To generate video with visualized attention, execute the following command:

$PYTHON video_generation.py --pretrained_weights ./dino_vit_small/checkpoint.pth --input_path PATH_TO_SOURCE_VIDEO

Advanced

Each training/evaluation command can be run with --help flag to list all available parameters and their descriptions. For example:

$PYTHON main_dino.py --help
$PYTHON eval_knn.py --help
$PYTHON eval_linear.py --help
$PYTHON eval_image_retrieval.py --help
$PYTHON eval_video_segmentation.py --help
$PYTHON eval_copy_detection.py --help
$PYTHON visualize_attention.py --help
$PYTHON video_generation.py --help

Supported Configurations

Validated on	Intel Gaudi Software Version	PyTorch Version	Mode
Gaudi	1.16.2	2.2.2	Training

Changelog

1.5.0

• Initial release.

1.6.0

• Enabled additional tasks (eval_copy_detection, eval_video_segmentation, eval_image_retrieval, visualize_attention, video_generation).
• Removed workaround for index_copy_.
• Removed workaround for bicubic interpolation mode.
• Fixed OOM for batch_size=64 on FP32.

1.9.0

• Added support for autocast on Gaudi.

1.11.0

• Dynamic Shapes will be enabled by default in future releases.
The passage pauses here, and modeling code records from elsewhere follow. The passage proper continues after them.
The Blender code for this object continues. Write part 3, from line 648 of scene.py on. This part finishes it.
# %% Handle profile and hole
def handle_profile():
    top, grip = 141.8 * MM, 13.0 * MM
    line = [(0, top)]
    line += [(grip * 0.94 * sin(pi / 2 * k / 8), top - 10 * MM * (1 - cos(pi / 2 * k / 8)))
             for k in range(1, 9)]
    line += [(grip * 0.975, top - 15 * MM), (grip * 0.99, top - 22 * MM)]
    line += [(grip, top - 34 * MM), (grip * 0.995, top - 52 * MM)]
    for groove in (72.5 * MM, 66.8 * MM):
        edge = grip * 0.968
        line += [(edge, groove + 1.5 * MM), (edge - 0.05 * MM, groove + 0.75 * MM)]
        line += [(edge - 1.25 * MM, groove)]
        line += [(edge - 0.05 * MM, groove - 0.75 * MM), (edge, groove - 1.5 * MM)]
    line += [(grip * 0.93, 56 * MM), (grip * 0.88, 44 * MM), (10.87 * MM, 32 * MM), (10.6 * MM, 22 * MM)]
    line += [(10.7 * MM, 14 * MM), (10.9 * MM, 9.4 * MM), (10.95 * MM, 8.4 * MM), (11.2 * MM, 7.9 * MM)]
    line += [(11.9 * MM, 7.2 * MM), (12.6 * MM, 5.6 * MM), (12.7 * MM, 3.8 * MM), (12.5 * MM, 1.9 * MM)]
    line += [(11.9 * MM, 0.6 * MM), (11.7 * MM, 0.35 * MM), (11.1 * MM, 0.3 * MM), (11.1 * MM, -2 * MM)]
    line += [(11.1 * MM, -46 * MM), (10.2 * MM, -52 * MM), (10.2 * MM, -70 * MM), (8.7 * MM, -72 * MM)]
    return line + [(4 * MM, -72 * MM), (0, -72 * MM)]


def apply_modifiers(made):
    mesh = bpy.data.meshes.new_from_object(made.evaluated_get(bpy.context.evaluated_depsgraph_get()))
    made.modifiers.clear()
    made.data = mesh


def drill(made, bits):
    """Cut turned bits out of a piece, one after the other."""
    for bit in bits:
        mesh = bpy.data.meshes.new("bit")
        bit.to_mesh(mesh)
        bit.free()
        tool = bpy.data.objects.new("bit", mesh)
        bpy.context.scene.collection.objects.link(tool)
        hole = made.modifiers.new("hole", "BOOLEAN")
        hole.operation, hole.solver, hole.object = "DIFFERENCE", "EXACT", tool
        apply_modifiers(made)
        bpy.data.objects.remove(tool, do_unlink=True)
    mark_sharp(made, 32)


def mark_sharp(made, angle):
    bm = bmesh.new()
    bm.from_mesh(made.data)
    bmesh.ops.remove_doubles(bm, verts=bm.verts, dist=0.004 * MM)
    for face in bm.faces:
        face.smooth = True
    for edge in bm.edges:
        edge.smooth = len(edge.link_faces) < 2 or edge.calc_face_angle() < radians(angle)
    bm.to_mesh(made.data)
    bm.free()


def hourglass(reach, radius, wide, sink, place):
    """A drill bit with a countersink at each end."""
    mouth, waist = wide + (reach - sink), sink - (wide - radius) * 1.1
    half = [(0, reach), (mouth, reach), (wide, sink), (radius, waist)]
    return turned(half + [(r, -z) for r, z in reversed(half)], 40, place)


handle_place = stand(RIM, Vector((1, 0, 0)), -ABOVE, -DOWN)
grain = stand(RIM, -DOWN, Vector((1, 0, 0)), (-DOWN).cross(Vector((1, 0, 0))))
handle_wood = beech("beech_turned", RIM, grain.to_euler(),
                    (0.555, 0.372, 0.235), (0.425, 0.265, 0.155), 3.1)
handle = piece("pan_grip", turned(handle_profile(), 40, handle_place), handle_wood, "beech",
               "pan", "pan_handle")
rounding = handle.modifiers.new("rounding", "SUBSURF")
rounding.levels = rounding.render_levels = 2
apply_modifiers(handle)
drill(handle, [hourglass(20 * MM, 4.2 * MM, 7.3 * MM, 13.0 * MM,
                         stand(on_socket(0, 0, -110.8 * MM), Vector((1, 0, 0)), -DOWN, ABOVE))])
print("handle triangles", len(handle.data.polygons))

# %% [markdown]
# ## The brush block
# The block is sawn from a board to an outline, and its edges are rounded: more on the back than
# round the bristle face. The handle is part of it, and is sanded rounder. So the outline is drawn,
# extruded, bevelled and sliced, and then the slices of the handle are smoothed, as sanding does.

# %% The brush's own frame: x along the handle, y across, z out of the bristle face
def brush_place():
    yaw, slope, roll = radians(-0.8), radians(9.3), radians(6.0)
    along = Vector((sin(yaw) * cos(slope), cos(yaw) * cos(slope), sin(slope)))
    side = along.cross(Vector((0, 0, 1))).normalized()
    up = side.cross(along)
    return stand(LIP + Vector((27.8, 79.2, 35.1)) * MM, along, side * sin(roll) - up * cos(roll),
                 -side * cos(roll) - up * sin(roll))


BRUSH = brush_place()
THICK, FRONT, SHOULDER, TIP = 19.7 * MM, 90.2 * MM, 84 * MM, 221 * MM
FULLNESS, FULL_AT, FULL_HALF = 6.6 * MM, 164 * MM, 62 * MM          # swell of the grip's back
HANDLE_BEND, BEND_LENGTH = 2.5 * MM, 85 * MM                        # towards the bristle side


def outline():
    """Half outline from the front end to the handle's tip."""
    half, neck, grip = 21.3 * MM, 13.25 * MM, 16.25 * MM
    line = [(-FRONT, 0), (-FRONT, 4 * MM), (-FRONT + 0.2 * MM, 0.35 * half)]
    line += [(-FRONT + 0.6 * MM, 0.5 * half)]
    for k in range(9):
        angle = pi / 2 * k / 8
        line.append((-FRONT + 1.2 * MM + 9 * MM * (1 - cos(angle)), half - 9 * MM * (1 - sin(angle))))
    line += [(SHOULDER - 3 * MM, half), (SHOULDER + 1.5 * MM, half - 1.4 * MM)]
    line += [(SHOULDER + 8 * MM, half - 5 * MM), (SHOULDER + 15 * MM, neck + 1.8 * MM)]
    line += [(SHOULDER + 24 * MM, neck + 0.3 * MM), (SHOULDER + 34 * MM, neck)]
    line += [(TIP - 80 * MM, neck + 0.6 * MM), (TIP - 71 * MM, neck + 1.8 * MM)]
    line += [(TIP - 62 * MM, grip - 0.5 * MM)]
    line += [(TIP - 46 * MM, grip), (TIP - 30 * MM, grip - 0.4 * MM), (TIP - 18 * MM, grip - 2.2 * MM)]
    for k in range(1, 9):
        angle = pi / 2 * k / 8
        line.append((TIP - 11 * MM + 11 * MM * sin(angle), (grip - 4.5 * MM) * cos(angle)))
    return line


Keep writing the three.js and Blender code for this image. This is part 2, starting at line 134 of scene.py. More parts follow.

It is currently enabled in the training script as a temporary solution.

1.12.0

• Removed support for HMP.

Script Modifications

Major changes done to original model from facebookresearch/dino repository:

• Modified some scripts to run the model on Gaudi:
  • Loaded Intel Gaudi PyTorch module.
  • Changed tensors device assignment from cuda to hpu.
• Applied temporary workarounds scripts to enable the model on HPU:
  • Changed the default batch_size_per_device to 32 for self-supervised part.
  • Avoided execution of torch.cat operator with empty tensors.
  • Moved dino_loss to cpu device at the time of checkpoint saving due to a bug in PyTorch framework: pytorch/pytorch#77533.
  • Increased the number of chunks in knn_classifier from 100 to 200.
  • Moved argsort to cpu.
• Improved performance of the model by limiting synchronization between CPU and the device within gradient clipping implementation.
• Additional functionalities like TensorBoard, throughput logging and limiting dataset size have been added.